Giulio Andreotti.

Um católico a serviço do Estado

Realista, autoirônico, generoso... Mas decidido e concreto. O retrato de um dos pais da Itália, desaparecido no dia 6 de maio, aos 94 anos, nas palavras de quem, em várias ocasiões, pôde conhecê-lo de perto
Alessandro Banfi

Um católico na política. Ou melhor, a serviço da política. E também do Estado. Sem fanatismo, sem cruzadas, sem messianismos. Nunca como em Giulio Andreotti o saudável cinismo do povo romano foi o antídoto natural a qualquer desvio hegemônico, que até a pertença cristã pode gerar. Nunca como em Giulio Andreotti o realismo e a autoironia foram o modo de agir na vida pública.

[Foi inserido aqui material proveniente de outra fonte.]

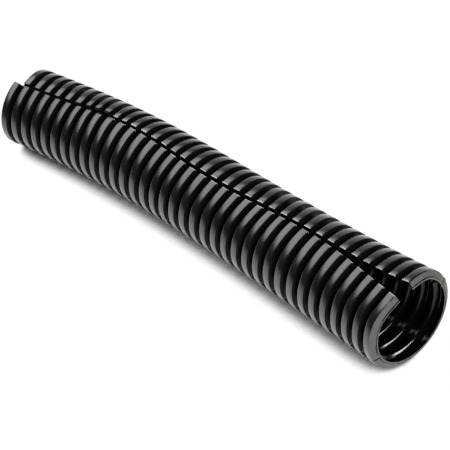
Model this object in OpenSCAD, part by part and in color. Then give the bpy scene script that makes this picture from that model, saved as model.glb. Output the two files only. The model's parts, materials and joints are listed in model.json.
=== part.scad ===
// Split corrugated loom tube: one moulded length of black plastic conduit, slit
// from end to end so that wires can be laid in from the side. The open mouth points
// along +X and the tube lies along X with +Z up. The origin is on the bore axis, in
// the first full-size valley behind the mouth.

/* [Tube] */
// Diameter over the crests of the ribs
outer_d = 31.2; // [29.6:0.1:36]
// Clear diameter of the bore, inside the valleys
bore_d = 25.5; // [22:0.1:27]
// Thickness of the moulded wall
wall = 0.65; // [0.45:0.05:0.9]

/* [Ribs] */
// Distance from one rib to the next
pitch = 5.1; // [4.9:0.05:7]
// Width of a crest, over its rounded shoulders
crest_w = 2.8; // [2:0.05:2.95]
// Length along the tube of each sloping flank
flank_run = 0.9; // [0.4:0.05:1]
// Radius of the shoulder between crest and flank
shoulder_r = 0.5; // [0.2:0.05:0.8]

/* [Lengths] */
// Ribs in the stretch that is spread open behind the mouth
mouth_ribs = 9; // [4:1:12]
// Ribs in the straight stretch behind it
straight_ribs = 5; // [4:1:14]
// Ribs in the bent stretch, out to the far end
bent_ribs = 22; // [8:1:30]

/* [Set of the tube] */
// How far the far stretch turns towards -Y, in degrees
bend_angle = 9; // [3:0.5:20]
// How much the radius grows at the mouth, where the slit is spread
mouth_spread = 2; // [0.4:0.1:2.4]

/* [Slit] */
// Width of the slit along the tube
slit_w = 1.3; // [0.5:0.1:2]
// Width of the slit at the mouth
mouth_gap = 6; // [3:0.1:10]
// Length behind the mouth in which the slit closes to its width
gap_length = 31; // [15:1:45]
// Lean of the slit from the top towards -Y, in degrees
slit_lean = 15.5; // [0:0.5:40]
// How far the slit waves to either side along the tube
slit_wave = 1; // [0:0.1:2]
// Length of one such wave, counted from the mouth
wave_length = 87; // [60:1:200]
// How far the slit has wandered towards -Y by the far end
slit_drift = 2.4; // [0:0.1:4]
// Length of the far stretch in which it has wandered
drift_length = 43; // [30:1:80]

/* [Hidden] */
$fn = 96;
shoulder_steps = 2;

outer_r = outer_d / 2;
bore_r = bore_d / 2;
valley_r = bore_r + wall;
depth = outer_r - valley_r;
slope = flank_run / depth;
flank_angle = atan(slope);
// The wall measured along the tube where it crosses a flank
flank_wall = wall / cos(flank_angle);
// How deep the ribs reach into the solid that carries them before the two are joined
root = 0.3;
// The cut for the slit runs this far past the tube
past = 3;
// Straight pieces in each edge of the slit, where it is spread and behind that
gap_steps = 5;
slit_steps = 16;

// A rib's centre, counted from the mouth; rib mouth_ribs is the first full-size one
function rib_x(i) = (mouth_ribs + 0.5 - i) * pitch;
last_straight = mouth_ribs + straight_ribs - 1;
mouth_x = rib_x(-0.5);
flare_x = rib_x(mouth_ribs);
bend_x = rib_x(last_straight);
flare_angle = atan(mouth_spread / (mouth_x - flare_x));
bent_length = (bent_ribs + 0.5) * pitch;
bend_r = bent_length / (bend_angle * PI / 180);
tube_length = mouth_x - bend_x + bent_length;

// Distance of a flank's outer face from its rib's centre, at a depth below the crest
function flank_x(d) = crest_w / 2 + d * slope;

// Half of a rib's outline as [distance from its centre, radius]: outside, then inside
function outer_half(r) = let (back = shoulder_r * tan((90 - flank_angle) / 2))
    concat([for (s = [0:shoulder_steps])
                let (a = 90 - s * (90 - flank_angle) / shoulder_steps)
                [crest_w / 2 - back + shoulder_r * cos(a), r - shoulder_r + shoulder_r * sin(a)]],
           [[flank_x(depth), r - depth]]);
function inner_half(r) =
    [[flank_x(wall) - flank_wall, r - wall], [flank_x(depth + wall) - flank_wall, r - depth - wall]];

// The same half carried on below the valley, so that it crosses the core cleanly
function rooted(half) =
    let (n = len(half) - 1, foot = half[n])
    concat([for (k = [0:n - 1]) half[k]], [[foot[0] + root * slope, foot[1] - root]]);

// A whole rib about x, from its mouth side to its far side
function rib_outline(x, near_half, far_half) =
    concat([for (k = [len(near_half) - 1:-1:0]) [x + near_half[k][0], near_half[k][1]]],
           [for (p = far_half) [x - p[0], p[1]]]);

// Turns an outline of [x, radius] points, closed along the axis, about X
module turned(outline) {
    closed = concat([[outline[0][0], 0]], outline, [[outline[len(outline) - 1][0], 0]]);
    rotate([90, 0, 90]) rotate_extrude() polygon([for (p = closed) [p[1], p[0]]]);
}

function half_of(inside, r) = inside ? inner_half(r) : outer_half(r);
function core_r(inside) = inside ? bore_r : valley_r;

// Places its children on the bent axis, an angle past the start of the bend
module on_bend(angle) {
    translate([bend_x, -bend_r, 0]) rotate([0, 0, angle]) translate([0, bend_r, 0]) children();
}

// Everything inside the tube's outer skin, or inside its inner skin
module filled(inside) {
    half = half_of(inside, outer_r);
    // past the ends, so that the bore opens through them
    over = inside ? 1 : 0;

    // spread stretch, on an axis that rises so that the underside stays level
    grow = tan(flare_angle);
    translate([flare_x, 0, 0]) rotate([0, -flare_angle, 0]) translate([-flare_x, 0, 0])
        turned(concat(
            [[mouth_x + over, core_r(inside) + (mouth_x + over - flare_x) * grow]],
            [for (i = [0:mouth_ribs - 1], p = rib_outline(rib_x(i), half, half))
                [p[0], p[1] + (p[0] - flare_x) * grow]],
            [[flare_x, core_r(inside)]]));

    // straight stretch
    turned([for (i = [mouth_ribs:last_straight])
        each rib_outline(rib_x(i), i == mouth_ribs ? rooted(half) : half,
                         i == last_straight ? rooted(half) : half)]);

    // bent stretch: a bent core and a rib every pitch along it
    turn = bend_angle / bent_length;
    translate([bend_x, -bend_r, 0]) rotate([0, 0, 90])
        rotate_extrude(angle = (bent_length + over) * turn) translate([bend_r, 0])
            circle(r = core_r(inside));
    for (i = [1:bent_ribs])
        on_bend(i * pitch * turn) turned(rib_outline(0, rooted(half), rooted(half)));
}

// Distances from the mouth, along the tube, at which the slit's edges have a corner
slit_stations = concat(
    [-past],
    [for (k = [0:gap_steps - 1]) k * gap_length / gap_steps],
    [for (k = [0:slit_steps]) gap_length + k * (tube_length + past - gap_length) / slit_steps]);

// Half of the slit's width at a distance from the mouth
function slit_half(d) =
    let (open = max(0, 1 - d / gap_length))
    slit_w / 2 + (mouth_gap - slit_w) / 2 * open * open;

// How far the slit has wandered there; it drifts in the first half of the far stretch
function wander(d) =
    let (t = max(0, min(1, (d - (tube_length - drift_length)) / (drift_length / 2))))
    slit_wave * cos(360 * d / wave_length) + slit_drift * t * t * (3 - 2 * t);

// The slit's centre there, seen along its lean
function slit_point(d) =
    let (s = d - (mouth_x - bend_x), a = max(0, s) / bend_r * 180 / PI)
    [bend_x - min(0, s) - bend_r * sin(a), -bend_r * (1 - cos(a)) * cos(slit_lean) - wander(d)];

module slit() {
    rotate([slit_lean, 0, 0]) linear_extrude(height = outer_d + mouth_spread)
        polygon(concat(
            [for (d = slit_stations) slit_point(d) + [0, slit_half(d)]],
            [for (k = [len(slit_stations) - 1:-1:0])
                slit_point(slit_stations[k]) - [0, slit_half(slit_stations[k])]]));
}

module conduit() {
    color([0.09, 0.09, 0.095]) difference() {
        filled(false);
        filled(true);
        slit();
    }
}

conduit();
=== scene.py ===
import json
from math import atan2, cos, hypot, pi, radians, sin

import bpy
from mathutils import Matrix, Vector


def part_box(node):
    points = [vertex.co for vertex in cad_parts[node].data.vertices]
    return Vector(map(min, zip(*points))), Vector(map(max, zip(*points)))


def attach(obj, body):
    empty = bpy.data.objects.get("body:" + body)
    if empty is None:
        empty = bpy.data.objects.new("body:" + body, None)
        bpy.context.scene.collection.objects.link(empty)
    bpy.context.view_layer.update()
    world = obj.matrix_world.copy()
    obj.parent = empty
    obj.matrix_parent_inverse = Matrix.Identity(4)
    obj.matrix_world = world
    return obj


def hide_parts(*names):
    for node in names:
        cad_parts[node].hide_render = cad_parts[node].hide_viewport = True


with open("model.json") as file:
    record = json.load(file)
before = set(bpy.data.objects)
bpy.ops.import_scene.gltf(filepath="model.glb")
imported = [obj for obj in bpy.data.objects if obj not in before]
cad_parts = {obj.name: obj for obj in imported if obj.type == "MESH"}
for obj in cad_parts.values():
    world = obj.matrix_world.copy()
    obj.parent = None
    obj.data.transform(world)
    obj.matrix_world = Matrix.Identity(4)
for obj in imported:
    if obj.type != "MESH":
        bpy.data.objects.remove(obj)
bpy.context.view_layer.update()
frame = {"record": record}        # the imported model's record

mm = 0.001
mounts = {mount["name"]: mount["dims"]["r_mm"] * mm for mount in frame["record"]["mounts"]}
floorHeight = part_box("conduit")[0].z
print("frame loaded")


def smooth(t):
    t = max(0.0, min(1.0, t))
    return t * t * (3 - 2 * t)


def takeOnly(piece):
    bpy.ops.object.select_all(action="DESELECT")
    piece.select_set(True)
    bpy.context.view_layer.objects.active = piece


def applyModifier(piece, kind, **settings):
    takeOnly(piece)
    modifier = piece.modifiers.new(kind.title(), kind)
    for name, value in settings.items():
        setattr(modifier, name, value)
    bpy.ops.object.modifier_apply(modifier=modifier.name)


# one black plastic, finished differently on the crests, in the bore and on the cut faces; the
# valleys carry painted shade, the mouth's flank a painted light grey for its reflection, and
# the cut edges a painted highlight
finishesAndPaintedLight = {
    "satin": {"dark": 0.002, "light": 0.005, "roughness": (0.20, 0.33), "specular": 1.0,
              "grain": 0.35 * mm, "grainHeight": 0.014 * mm},
    # painted shade: the valleys and the other recesses are given almost no reflection
    "deep": {"dark": 0.005, "light": 0.008, "roughness": (0.20, 0.28), "specular": 0.05,
             "grain": 0.30 * mm, "grainHeight": 0.006 * mm},
    # painted reflection: the mouth's flank and end face are painted light grey
    "flank": {"dark": 0.185, "light": 0.24, "roughness": (0.45, 0.60), "specular": 0.15,
              "grain": 0.25 * mm, "grainHeight": 0.020 * mm},
    "gloss": {"dark": 0.003, "light": 0.005, "roughness": (0.10, 0.16), "specular": 0.25,
              "grain": 0.80 * mm, "grainHeight": 0.004 * mm},
    "lip": {"dark": 0.006, "light": 0.012, "roughness": (0.28, 0.36), "specular": 0.6,
            "grain": 0.15 * mm, "grainHeight": 0.010 * mm},
    # painted highlight: the bevels along the crest ends at the slit are painted light
    "edgeHighlight": {"dark": 0.25, "light": 0.80, "roughness": (0.45, 0.60), "specular": 0.5,
             "grain": 0.15 * mm, "grainHeight": 0.010 * mm},
}
slots = list(finishesAndPaintedLight)

texture = {
    "cloud": 7 * mm,        # size of the slow change of shade along the tube
    "cloudDetail": 4,
    "cloudEdges": (0.3, 0.7),       # where it is fully dark and fully light
    "blue": (0.98, 0.97),       # the dark and the light shade are a touch warm
    "grainDetail": 3,
    "drawn": (1, 0.12, 0.12),       # the moulded grain is drawn out round the rings
}


def plastic(name):
    finishOrPaintedLight = finishesAndPaintedLight[name]
    material = bpy.data.materials.new(name + "BlackPlastic")
    material.use_nodes = True
    nodes, links = material.node_tree.nodes, material.node_tree.links
    shader = nodes["Principled BSDF"]
    shader.inputs["Specular IOR Level"].default_value = finishOrPaintedLight["specular"]
    place = nodes.new("ShaderNodeTexCoord")

    cloud = nodes.new("ShaderNodeTexNoise")
    cloud.inputs["Scale"].default_value = 1 / texture["cloud"]
    cloud.inputs["Detail"].default_value = texture["cloudDetail"]
    links.new(place.outputs["Object"], cloud.inputs["Vector"])
    shade = nodes.new("ShaderNodeValToRGB")
    for number, key in enumerate(("dark", "light")):
        stop = shade.color_ramp.elements[number]
        stop.position = texture["cloudEdges"][number]
        stop.color = (finishOrPaintedLight[key], finishOrPaintedLight[key], finishOrPaintedLight[key] * texture["blue"][number], 1)
    links.new(cloud.outputs["Fac"], shade.inputs["Fac"])
    links.new(shade.outputs["Color"], shader.inputs["Base Color"])

    drawn = nodes.new("ShaderNodeVectorMath")
    drawn.operation = "MULTIPLY"
    drawn.inputs[1].default_value = texture["drawn"]
    links.new(place.outputs["Object"], drawn.inputs[0])
    grain = nodes.new("ShaderNodeTexNoise")
    grain.inputs["Scale"].default_value = 1 / finishOrPaintedLight["grain"]
    grain.inputs["Detail"].default_value = texture["grainDetail"]
    links.new(drawn.outputs["Vector"], grain.inputs["Vector"])
    polish = nodes.new("ShaderNodeMapRange")
    for end, value in zip(("To Min", "To Max"), finishOrPaintedLight["roughness"]):
        polish.inputs[end].default_value = value
    links.new(grain.outputs["Fac"], polish.inputs["Value"])
    links.new(polish.outputs["Result"], shader.inputs["Roughness"])
    bump = nodes.new("ShaderNodeBump")
    bump.inputs["Distance"].default_value = finishOrPaintedLight["grainHeight"]
    links.new(grain.outputs["Fac"], bump.inputs["Height"])
    links.new(bump.outputs["Normal"], shader.inputs["Normal"])
    return material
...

Permitam-me recordar também isto: de todos os grandes personagens políticos que entraram em contato como Movimento de Comunhão e Libertação (a começar por Aldo Moro, que com simplicidade frequentava os encontros e estava presente no primeiro elenco da secretaria da comunidade de Roma, no final da década de 1970), Andreotti foi um dos mais respeitosos, substancialmente, da natureza dessa experiência. Como estava, de fato, “a serviço” também da Igreja universal e de tantas outras experiências do mundo católico.
Era consciente dos riscos (e também do necessário distanciamento irônico) dessa ou daquela iniciativa, desta ou daquela tentativa de presença e de mediação política que, no fim, fatalmente era responsabilidade dos indivíduos e das estruturas inventadas ad hoc, como foi, por exemplo, o Movimento Popular.

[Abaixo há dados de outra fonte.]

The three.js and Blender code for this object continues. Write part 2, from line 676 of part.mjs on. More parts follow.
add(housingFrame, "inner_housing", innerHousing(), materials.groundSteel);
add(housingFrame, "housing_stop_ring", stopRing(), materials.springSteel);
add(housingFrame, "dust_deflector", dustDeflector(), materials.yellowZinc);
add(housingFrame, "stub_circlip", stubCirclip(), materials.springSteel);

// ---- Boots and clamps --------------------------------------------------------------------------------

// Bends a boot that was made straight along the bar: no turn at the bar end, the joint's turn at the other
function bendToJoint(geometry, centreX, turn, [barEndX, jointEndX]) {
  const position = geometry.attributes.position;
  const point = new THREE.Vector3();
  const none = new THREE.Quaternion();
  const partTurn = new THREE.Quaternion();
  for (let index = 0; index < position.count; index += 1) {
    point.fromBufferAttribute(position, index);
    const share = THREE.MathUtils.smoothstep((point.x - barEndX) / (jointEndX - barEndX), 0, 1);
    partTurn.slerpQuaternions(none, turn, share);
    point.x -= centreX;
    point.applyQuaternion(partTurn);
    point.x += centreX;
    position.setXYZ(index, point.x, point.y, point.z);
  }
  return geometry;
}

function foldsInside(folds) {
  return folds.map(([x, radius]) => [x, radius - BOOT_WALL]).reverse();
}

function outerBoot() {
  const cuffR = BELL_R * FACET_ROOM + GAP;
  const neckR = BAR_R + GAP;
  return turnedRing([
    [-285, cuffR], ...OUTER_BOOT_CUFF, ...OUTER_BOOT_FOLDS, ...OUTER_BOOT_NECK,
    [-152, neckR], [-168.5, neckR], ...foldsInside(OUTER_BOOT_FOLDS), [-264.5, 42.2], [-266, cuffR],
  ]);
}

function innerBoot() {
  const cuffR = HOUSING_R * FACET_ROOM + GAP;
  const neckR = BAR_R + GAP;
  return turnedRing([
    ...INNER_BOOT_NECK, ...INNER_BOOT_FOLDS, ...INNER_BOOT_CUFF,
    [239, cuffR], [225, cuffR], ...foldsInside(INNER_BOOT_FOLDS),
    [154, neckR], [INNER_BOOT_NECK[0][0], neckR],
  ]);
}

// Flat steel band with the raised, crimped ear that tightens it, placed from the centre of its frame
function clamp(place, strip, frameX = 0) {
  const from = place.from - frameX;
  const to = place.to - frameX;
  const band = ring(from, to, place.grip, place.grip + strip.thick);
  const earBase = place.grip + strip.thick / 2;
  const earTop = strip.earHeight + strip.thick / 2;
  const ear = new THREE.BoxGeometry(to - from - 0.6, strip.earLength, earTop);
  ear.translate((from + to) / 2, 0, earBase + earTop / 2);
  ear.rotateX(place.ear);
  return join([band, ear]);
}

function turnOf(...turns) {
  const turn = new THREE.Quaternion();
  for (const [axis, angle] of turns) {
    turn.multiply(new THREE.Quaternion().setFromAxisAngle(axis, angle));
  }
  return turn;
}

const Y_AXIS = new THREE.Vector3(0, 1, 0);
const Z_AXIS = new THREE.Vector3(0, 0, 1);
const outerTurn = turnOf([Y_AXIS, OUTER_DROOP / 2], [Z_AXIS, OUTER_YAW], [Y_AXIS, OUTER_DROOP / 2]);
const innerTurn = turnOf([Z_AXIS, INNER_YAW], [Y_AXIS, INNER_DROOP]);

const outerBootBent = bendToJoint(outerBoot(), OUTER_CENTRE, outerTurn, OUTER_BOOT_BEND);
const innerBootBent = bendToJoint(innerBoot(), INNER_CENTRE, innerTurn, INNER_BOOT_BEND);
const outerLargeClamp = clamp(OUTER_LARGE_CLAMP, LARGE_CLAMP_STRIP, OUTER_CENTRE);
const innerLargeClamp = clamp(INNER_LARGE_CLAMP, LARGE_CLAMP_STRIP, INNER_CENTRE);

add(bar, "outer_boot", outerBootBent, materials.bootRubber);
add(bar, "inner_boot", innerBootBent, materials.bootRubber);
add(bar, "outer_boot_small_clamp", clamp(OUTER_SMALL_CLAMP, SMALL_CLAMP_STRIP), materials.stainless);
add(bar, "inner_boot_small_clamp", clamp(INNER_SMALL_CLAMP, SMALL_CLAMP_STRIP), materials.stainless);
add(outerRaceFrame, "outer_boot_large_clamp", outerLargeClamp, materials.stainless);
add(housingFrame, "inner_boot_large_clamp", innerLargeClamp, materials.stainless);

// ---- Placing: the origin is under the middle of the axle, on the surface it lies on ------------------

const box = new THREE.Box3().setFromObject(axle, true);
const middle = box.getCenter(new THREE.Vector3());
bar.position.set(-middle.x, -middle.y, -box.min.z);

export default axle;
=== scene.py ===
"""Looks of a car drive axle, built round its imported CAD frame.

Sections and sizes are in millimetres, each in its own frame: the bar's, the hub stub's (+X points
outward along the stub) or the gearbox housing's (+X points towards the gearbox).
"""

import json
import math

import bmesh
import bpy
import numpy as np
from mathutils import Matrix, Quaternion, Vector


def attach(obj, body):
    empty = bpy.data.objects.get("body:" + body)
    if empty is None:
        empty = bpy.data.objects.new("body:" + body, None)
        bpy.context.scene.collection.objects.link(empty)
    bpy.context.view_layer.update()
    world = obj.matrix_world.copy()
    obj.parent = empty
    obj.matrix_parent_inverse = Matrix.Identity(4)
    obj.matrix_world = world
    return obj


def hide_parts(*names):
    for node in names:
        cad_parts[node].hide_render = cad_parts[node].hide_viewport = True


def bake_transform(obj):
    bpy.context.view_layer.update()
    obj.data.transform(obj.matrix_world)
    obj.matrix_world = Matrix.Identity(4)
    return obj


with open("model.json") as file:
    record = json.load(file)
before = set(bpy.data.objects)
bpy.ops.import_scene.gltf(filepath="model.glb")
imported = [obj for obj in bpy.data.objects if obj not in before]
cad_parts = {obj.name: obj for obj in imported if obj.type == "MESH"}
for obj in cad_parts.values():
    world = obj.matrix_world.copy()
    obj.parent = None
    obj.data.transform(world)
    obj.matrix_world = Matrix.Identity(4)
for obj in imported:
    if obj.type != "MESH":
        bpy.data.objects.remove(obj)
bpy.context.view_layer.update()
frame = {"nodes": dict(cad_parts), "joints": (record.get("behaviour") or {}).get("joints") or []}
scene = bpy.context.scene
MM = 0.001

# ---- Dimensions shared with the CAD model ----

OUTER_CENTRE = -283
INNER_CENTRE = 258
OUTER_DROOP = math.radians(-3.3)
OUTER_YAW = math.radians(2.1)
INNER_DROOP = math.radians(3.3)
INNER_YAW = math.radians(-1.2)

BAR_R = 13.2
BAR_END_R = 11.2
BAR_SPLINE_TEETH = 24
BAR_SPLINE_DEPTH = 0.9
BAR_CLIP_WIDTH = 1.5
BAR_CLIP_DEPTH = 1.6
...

Tinha uma atitude de grande respeito e veneração por algumas personalidades, a começar pela pessoa do fundador, dom Luigi Giussani. E de amizade e simpatia pelo que se conseguia construir. Basta pensar na grande colaboração que, desde a primeira edição, Andreotti ofereceu aos amigos do Meeting de Rímini, que tinham nele, durante anos, um embaixador excepcional em todo o mundo, de Leste a Oeste.
Pessoalmente posso recordar a singular simpatia por nós, jovens jornalistas do Il Sabato, no início dos anos 80, que também estávamos sempre um pouco por fora dos esquemas habituais e em geral imprevisíveis. Lembro muito bem da minha primeira entrevista com ele, para a Rádio Supermilano, uma matéria que talvez alguns de vocês vão lembrar, realizada às 6 horas da manhã, em seu escritório na Piazza Montecitorio 115, último andar. Naquele período ele não detinha mais nenhum cargo de Governo, ocupava-se do Interparlamentar e dos trabalhos da Câmara dos Deputados. O encontro tinha sido organizado por Alberto Garocchio, então deputado da Democracia Cristã, eleito por Milão. A entrevista foi reproduzida pelo jornal “Repubblica”, com citação da Rádio... Mérito dele e da simpatia que despertávamos nele.

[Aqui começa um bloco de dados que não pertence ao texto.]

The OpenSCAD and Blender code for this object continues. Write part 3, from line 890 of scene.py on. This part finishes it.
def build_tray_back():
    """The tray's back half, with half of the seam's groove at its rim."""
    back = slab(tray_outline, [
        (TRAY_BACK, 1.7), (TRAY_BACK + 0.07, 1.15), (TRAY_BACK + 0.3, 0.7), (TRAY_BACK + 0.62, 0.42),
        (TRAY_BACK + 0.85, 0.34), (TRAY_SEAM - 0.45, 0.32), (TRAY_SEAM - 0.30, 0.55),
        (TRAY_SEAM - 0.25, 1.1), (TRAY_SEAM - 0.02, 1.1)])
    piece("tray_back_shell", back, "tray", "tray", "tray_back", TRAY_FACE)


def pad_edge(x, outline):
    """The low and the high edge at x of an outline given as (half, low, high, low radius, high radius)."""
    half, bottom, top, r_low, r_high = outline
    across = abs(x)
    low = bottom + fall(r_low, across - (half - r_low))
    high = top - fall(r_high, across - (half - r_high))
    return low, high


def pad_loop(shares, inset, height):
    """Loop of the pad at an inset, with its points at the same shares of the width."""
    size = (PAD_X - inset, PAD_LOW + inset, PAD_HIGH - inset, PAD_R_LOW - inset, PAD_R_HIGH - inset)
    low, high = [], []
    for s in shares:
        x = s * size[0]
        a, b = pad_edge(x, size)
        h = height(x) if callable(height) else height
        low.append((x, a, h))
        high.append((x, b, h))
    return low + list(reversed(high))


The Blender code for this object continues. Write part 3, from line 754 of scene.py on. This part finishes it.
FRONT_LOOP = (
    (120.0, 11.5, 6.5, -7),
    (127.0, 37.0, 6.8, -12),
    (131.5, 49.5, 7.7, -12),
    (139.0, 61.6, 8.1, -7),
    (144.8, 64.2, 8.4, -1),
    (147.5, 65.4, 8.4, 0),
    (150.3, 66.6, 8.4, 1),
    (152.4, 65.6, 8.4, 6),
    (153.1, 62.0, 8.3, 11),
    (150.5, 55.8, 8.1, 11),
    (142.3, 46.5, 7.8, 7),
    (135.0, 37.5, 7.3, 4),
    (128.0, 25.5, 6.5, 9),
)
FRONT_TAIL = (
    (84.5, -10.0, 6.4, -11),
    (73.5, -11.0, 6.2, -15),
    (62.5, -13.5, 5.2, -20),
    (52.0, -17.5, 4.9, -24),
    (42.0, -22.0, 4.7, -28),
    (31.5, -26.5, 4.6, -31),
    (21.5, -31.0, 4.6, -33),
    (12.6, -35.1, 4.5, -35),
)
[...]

E me lembro do impulso muito generoso, e também início de uma nova juventude, com que aderiu à ideia dos amigos do pe. Giacomo Tantardini, que lhe pediu para dirigir a revista 30 Giorni, depois que teve início o inquérito penal contra ele, por colaboração externa com a Máfia. O L´Europeo tinha acabado de dispensar a sua colaboração, o homem considerado o mais poderoso da Itália de fato tinha caído em desgraça. Mas Andreotti não caiu; depois de um primeiro momento de confusão, encarou o processo acusação por acusação, dia após dia, sem faltar a nenhuma sessão. Aceitou a longa via crucis, e ao final pôde demonstrar que se tratava de muitas mentiras. Ainda que sobre ele tenha ficado uma sombra de cumplicidade com o crime organizado, algo impreciso que, graças à prescrição, pescava num passado remoto e quase indemonstrável.
Muitos anos antes havia dado um nome à sua corrente: concretude. Eram essas as suas palavras: concretude, realismo, laicidade da política. Graças ao seu estilo, frio e reservado, passou por cínico. Até por causa de uma ou outra tirada fulminante. No entanto, era um crente verdadeiro, um católico romano que a vida toda procurou engajar-se a serviço de algo que o transcendia. Daí derivava a sua força. Repudiava a visão messiânica de uma política que salva o mundo. Ao invés, tinha claro o princípio da importância do mal menor, do acordo, da persuasão no debate e no cotejo também com o adversário, que para ele jamais era um inimigo. Era contra o divórcio (escreveu “Os minibígamos”, a favor do duplo regime), não achava que fosse tão indispensável o referendo sobre o aborto. Tinha uma grande confiança nos homens e no bom senso deles.
Ainda que gostasse dos paradoxos. Uma vez disse: “A DC é eterna”. Uma outra: “Gosto tanto da Alemanha que gostaria que continuasse a haver duas”.
Estou certo de que, com o passar do tempo, a história encontrará o jeito de lhe dar razão.